The Safety of Unknown Cities by Lucy Taylor

Speaking of Clive Barker…

Frequent readers of this column will remember a Void from just over a month ago wherein I explored werewolf erotica with my dear friend (and James Beard Award-winning author) Mallory O’Meara. You may or may not be delighted to hear that my journey into the world of horror erotica has continued unabated, and the one I’m reading right now – The Safety of Unknown Cities, by Lucy Taylor – is blowing my goddamn mind. The plot’s not so easily described, but basically it revolves around a hedonistic, well-traveled, and very wealthy woman named Val as she seeks out a fabled “secret city” where all matter of forbidden and horrifying pleasures await those who manage to find it.

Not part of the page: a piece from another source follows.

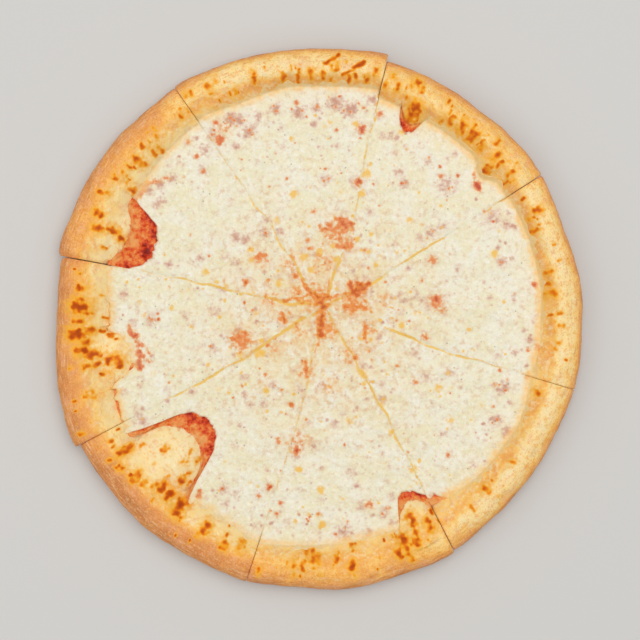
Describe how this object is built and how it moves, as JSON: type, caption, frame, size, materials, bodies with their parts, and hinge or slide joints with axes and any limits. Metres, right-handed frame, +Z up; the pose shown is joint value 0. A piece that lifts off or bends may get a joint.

Lemme tell ya, this book is so full of throbbing eroticism and jaw-dropping violence (which is, I shit you not, pretty much on par with any of the profoundly gnarly images Barker has ever put to the page), the thing practically vibrates in your hands while you’re holding it. That also makes this a book that is absolutely not for the faint of heart, so we probably shouldn’t consider this a broad recommendation. But for a certain type of freak (Hello!), The Safety of Unknown Cities is truly something else.


Alright. That’s all I got for you at the moment, gang. Time for me to take a bit of my own advice, studiously avoid opening a tab to Twitter as soon as I file this piece, and get back to packing for next week’s vacation (No Void next week, by the way). Here’s hoping the rest of you are holding up as well as can be expected at the moment, that you’re not giving yourselves over to the utter hopelessness that serves as one of the most common side effects of being alive in 2022. It’s very tempting to do that, I know – and it’s especially tempting right now – but something tells me we’re all gonna need to keep our heads on a swivel to navigate the immediate future, and we’ll need as many good people on our team as possible in the years that lie ahead. Stay sharp, but again: don’t be afraid to give yourselves a break from the real-world horror from time to time.